Dort hat der Rentner die Schimmelbildung angezeigt und ist über die Antwort wenig amüsiert. Die WWG sieht den Mieter in der Verantwortung und fordert, Herr Reising möge mehr heizen und öfter lüften. Der Aufforderung folgt eine umfangreiche Anleitung zum konstanten Heizen, Stoßlüften und Entfernen der Tapeten samt des Schimmels. Auch erklärt die WWG ausführlich, dass warme Luft Feuchtigkeit viel besser aufnimmt als kalte. Herrn Reising hilft das wenig.

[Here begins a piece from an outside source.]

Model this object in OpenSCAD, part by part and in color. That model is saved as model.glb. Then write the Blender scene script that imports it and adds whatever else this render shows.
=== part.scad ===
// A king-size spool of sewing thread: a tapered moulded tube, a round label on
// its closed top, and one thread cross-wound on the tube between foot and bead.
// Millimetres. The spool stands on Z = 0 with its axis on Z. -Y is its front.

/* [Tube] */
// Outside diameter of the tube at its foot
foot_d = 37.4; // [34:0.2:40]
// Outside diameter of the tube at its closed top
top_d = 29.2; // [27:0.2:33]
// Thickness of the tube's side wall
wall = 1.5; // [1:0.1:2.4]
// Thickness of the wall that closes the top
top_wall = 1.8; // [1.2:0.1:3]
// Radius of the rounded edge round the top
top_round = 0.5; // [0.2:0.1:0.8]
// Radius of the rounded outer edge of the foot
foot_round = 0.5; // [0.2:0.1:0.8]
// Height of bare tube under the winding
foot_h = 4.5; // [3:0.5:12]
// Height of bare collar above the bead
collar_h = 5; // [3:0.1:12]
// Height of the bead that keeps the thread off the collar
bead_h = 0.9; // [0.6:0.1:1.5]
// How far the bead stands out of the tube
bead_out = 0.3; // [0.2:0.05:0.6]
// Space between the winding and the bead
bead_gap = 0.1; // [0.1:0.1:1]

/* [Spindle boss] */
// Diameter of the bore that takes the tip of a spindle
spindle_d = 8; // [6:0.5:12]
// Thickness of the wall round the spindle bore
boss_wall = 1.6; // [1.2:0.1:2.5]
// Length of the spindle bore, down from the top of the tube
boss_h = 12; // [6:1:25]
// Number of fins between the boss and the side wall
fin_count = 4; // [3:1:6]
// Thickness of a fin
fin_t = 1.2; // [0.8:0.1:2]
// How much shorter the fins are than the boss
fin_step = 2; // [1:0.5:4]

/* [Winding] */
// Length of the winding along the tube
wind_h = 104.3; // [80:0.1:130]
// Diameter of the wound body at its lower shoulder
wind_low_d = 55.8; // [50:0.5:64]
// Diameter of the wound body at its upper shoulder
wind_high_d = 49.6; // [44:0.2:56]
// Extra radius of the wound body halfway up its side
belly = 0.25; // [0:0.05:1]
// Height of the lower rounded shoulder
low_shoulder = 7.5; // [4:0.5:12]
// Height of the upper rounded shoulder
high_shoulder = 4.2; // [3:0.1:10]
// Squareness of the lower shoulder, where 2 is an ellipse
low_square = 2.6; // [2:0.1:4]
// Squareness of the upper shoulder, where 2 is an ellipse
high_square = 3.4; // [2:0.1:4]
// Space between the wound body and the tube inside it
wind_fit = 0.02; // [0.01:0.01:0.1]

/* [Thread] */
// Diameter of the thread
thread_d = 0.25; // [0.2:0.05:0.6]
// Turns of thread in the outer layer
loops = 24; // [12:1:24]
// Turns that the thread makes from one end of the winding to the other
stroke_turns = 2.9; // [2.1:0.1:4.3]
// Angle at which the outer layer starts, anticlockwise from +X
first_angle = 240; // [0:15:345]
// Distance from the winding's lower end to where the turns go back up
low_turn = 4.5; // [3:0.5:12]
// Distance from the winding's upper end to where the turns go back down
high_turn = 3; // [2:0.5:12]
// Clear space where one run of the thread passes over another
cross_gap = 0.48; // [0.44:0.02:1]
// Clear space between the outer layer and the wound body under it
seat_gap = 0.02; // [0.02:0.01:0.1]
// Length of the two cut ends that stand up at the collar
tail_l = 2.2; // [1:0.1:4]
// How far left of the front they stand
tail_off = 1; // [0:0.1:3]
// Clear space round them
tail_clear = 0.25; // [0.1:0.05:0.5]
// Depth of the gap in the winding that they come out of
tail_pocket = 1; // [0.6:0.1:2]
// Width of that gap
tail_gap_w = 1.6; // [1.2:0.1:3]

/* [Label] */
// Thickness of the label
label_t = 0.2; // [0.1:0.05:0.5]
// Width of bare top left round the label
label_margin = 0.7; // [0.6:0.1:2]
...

Zuvor haben WWG-Mitarbeiter ihn besucht und die Feuchtigkeit in den Wänden gemessen. „Es konnte kein baulicher Mangel festgestellt werden“, heißt es von der WWG. Dafür haben sie seine Heizkostenabrechnung überprüft und festgestellt, dass die sehr niedrig ist, etwa acht Mal niedriger als die Heizkostenabrechnungen vergleichbarer Wohnungen.

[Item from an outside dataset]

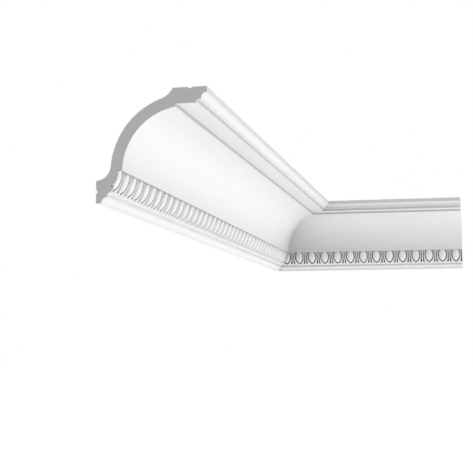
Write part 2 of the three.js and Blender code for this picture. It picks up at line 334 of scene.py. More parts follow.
@dataclass(frozen=True)
class EggAndDart:
    """One unit of the carving, in mm. Half-widths are measured across from the middle of the egg."""

    pitch: float = 20.65
    groove_half_width: float = 6.5
    widest_drop: float = 7.65
    shoulder_radius: float = 17.2
    tip_drop: float = 19.65
    tip_sharpness: float = 1.44
    corner_degrees: float = 52.0
    shell_side_radius: float = 51.6
    shell_outer_offset: float = 1.8
    shell_outer_share: float = 0.4
    egg_offset: float = -0.58
    egg_edge_rise: float = -1.15
    egg_crown: float = 2.1
    groove_rise: float = -2.9
    groove_fade_drop: float = 4.0
    groove_fade: float = 0.8
    gap_rise: float = -2.6
    top_gap_rise: float = 0.1
    top_trench_fill: float = 0.6
    gap_wall_lean: float = 0.2
    gap_toe_share: float = 0.1
    gap_toe_rise: float = 0.25
    hole_rise: float = -4.2
    shell_rise: float = 0.3
    hole_drop: float = 19.45
    hole_ease: int = 4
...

Trotzdem glaubt Horst Reising nicht, dass sein Problem allein dem Heiz- und Lüftungsverhalten geschuldet ist, zumal auch andere Mieter im Haus dunkle Bereiche an den Wänden kennen. Er glaubt eher, die Fenster sind nicht richtig eingebaut. Im unteren Bereich des Küchenfensters ist der Putz bereits herausgebrochen, wer durch dieses Loch die Dämmung ertastet, spürt an den Fingern die Feuchtigkeit im Füllmaterial an der Fassade.

Hans-Joachim Döll ist Energieberater bei der Verbraucherzentrale Sachsen Anhalt und kennt solche Probleme. „Fenster sind zu jeder Bauepoche die Schwachpunkte gewesen.“ Nur ließen sich früher die Zeichen besser deuten. „Wenn Fenster beschlagen waren, wussten die Bewohner, jetzt muss gelüftet werden.“ Sind heute neue Fenster eingebaut, und Wände nicht isoliert, beschlägt die Wand. Das lässt sich schwer erkennen, sodass das Lüften mitunter als nicht notwendig erachtet wird. Das wiederum kann zur Schimmelbildung führen.

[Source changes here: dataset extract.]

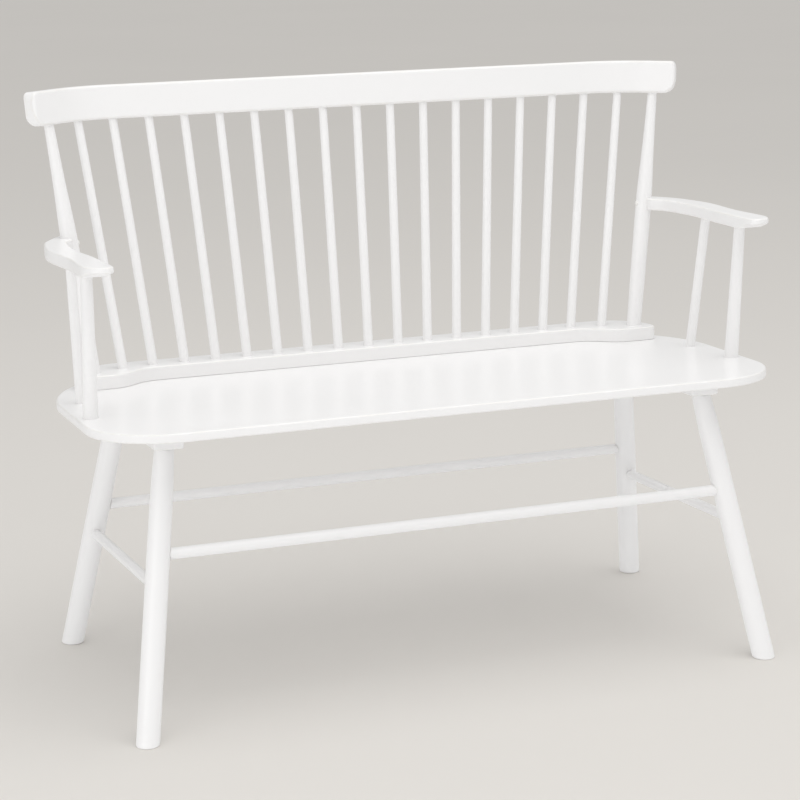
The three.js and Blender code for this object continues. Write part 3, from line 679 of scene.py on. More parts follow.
class Piece:
    """A mesh being made, with the coordinates and masks that its finish reads: where each point
    lies in the wood, and how much it is an edge or a nook."""

    def __init__(self):
        self.bm = bmesh.new()
        layers = self.bm.verts.layers
        self.wood = layers.float_vector.new("wood")
        self.edge = layers.float.new("edge")
        # The nook mask marks joints and holes, where the paint is darkened as painted shade and
        # made rougher
        self.nook = layers.float.new("nook")

    def point(self, place, wood, edge=0.0, nook=0.0):
        vert = self.bm.verts.new(place)
        vert[self.wood] = wood
        vert[self.edge] = edge
        vert[self.nook] = nook
        return vert

    def skin(self, rings):
        """Joins closed rings of points with four-sided faces."""
        for ring, other in zip(rings, rings[1:]):
            for here, after in zip(range(len(ring)), [*range(1, len(ring)), 0]):
                self.bm.faces.new((ring[here], ring[after], other[after], other[here]))

    def cap(self, ring):
        self.bm.faces.new(ring)

    def close(self, rings):
        """Joins rings of points and caps both ends."""
        self.skin(rings)
        self.cap(rings[0])
        self.cap(rings[-1])

    def lathe(self, axis, profile, sides, nook=0.0):
        """Rings round an axis, one for each pair of a place along it and a radius, joined and
        closed at the far end."""
        angles = [FULL_TURN * side / sides for side in range(sides)]
        rings = [
            [
                self.point(axis.point(*spot, angle), round_wood(*spot, angle), nook=nook)
                for angle in angles
            ]
            for spot in profile
        ]
        self.skin(rings)
        self.cap(rings[-1])
        return rings

    def ladder(self, ring):
        """Closes a ring whose first half lies opposite its second half."""
        half = len(ring) // 2
        for step in range(half - 1):
            near, far = ring[step], ring[-1 - step]
            self.bm.faces.new((near, ring[step + 1], ring[-2 - step], far))

    def turned(self, axis, width_at, foot, top):
        """A member between two faces. width_at gives its radius at a share of its length, and
        foot and top each hold a face and the steps that shape the end there."""
        middle = axis.length / 2
        angles = [FULL_TURN * side / ROUND_SIDES for side in range(ROUND_SIDES)]

        def end(face, steps, sense):
            heart = face(axis.point(middle), axis.along * sense)
            radius = width_at((middle + sense * heart) / axis.length)
            for inset, back, edge, nook in steps:
                ring = []
                for angle in angles:
                    start = axis.point(middle, radius - inset, angle)
                    reach = face(start, axis.along * sense) - back
                    ring.append((middle + sense * reach, radius - inset))
                yield ring, edge, nook

        foot_rings = list(end(*foot, -1))
        top_rings = list(end(*top, 1))
        start = max(along for ring, *_ in foot_rings for along, _ in ring)
        finish = min(along for ring, *_ in top_rings for along, _ in ring)
        body = []
        for step in range(1, BODY_RINGS):
            along = start + (finish - start) * step / BODY_RINGS
            body.append(([(along, width_at(along / axis.length))] * ROUND_SIDES, 0, 0))
        rings = [
            [
                self.point(axis.point(*spot, angle), round_wood(*spot, angle), edge, nook)
                for spot, angle in zip(ring, angles)
            ]
            for ring, edge, nook in [*reversed(foot_rings), *body, *top_rings]
        ]
        self.close(rings)

    def board(self, near, far, levels, eases, frame_matrix, grain, softness=None, lift=None):
        """A flat board. near and far are the two sides of its outline, point opposite point,
        levels and eases its lower and upper face and the radius of their edges, grain the order
        in which its own axes run in the wood, softness how much of the eases each point gets,
        and lift how far the lower face rises at a place."""
        outline = [Vector(p) for p in [*near, *reversed(far)]]
        soft = [1.0] * len(outline) if softness is None else [*softness, *reversed(softness)]
        count = len(outline)
        area = sum(a.cross(b) for a, b in zip(outline, outline[1:] + outline[:1]))
        sense = math.copysign(1, area)
        inward = []
        for index in range(count):
            run = outline[(index + 1) % count] - outline[index - 1]
            inward.append(Vector((-run.y, run.x)).normalized() * sense)
        low, high = levels
        steps = []
        for angle in quarter_angles(EASE_STEPS):
            inset, rise = 1 - math.sin(angle), 1 - math.cos(angle)
            steps.append((eases[0] * inset, low, eases[0] * rise, math.sin(2 * angle)))
        for angle in quarter_angles(EASE_STEPS):
            inset, fall = 1 - math.cos(angle), 1 - math.sin(angle)
            steps.append((eases[1] * inset, high, -eases[1] * fall, math.sin(2 * angle)))
        rings = []
        for number, (inset, level, shift, edge) in enumerate(steps):
            ring = []
            for place, normal, part in zip(outline, inward, soft):
                flat = place + normal * inset * part
                height = level + shift * part
                if lift and number <= EASE_STEPS:
                    height += lift(flat)
                own = Vector((flat.x, flat.y, height))
                ring.append(
                    self.point(frame_matrix @ own, [own[axis] for axis in grain], edge * part)
                )
            rings.append(ring)
        self.skin(rings)
        self.ladder(rings[0])
        self.ladder(rings[-1])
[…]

Die Blöcke in der Straße Zur Grube sind allerdings isoliert. Sie wurden Ende der 1950er Jahre gebaut und 2001 saniert. Das lässt vermuten, dass neue Fenster und Wände eine Einheit bilden. Ob die Fenster tatsächlich nicht korrekt eingebaut wurden, kann der Energieberater per Ferndiagnose nicht erkennen. „Wir bieten Mietern einen kostenpflichtigen Detailcheck an“, sagt er, „mit Hilfe einer Wärmebildkamera finden wir die Schwachstellen heraus. Liegt ein Mangel vor, sind beispielsweise die Fenster nicht richtig eingesetzt, kann dies der Mieter dem Vermieter anzeigen.“

Davon abgesehen rät der Energieberater ebenfalls zu konstantem Heizen und ausreichendem Lüften, sieht aber auch, dass dieses Thema für Mieter mitunter problembehaftet ist. „Wer den ganzen Tag arbeitet, sieht nicht ein, während seiner Abwesenheit die Heizung aufzudrehen und für die Kosten aufzukommen.“ Deshalb sieht Hans-Joachim Döll die Mängel im System und warnt davor, allein die Mieter in die Pflicht zu nehmen. „Wenn luft- und winddicht saniert ist, muss auch der Vermieter für die Lüftung sorgen.“

In diesem Sinne wünscht sich Horst Reising mehr Unterstützung von der WWG. Die sieht jedoch vorerst keinen Grund zu reagieren.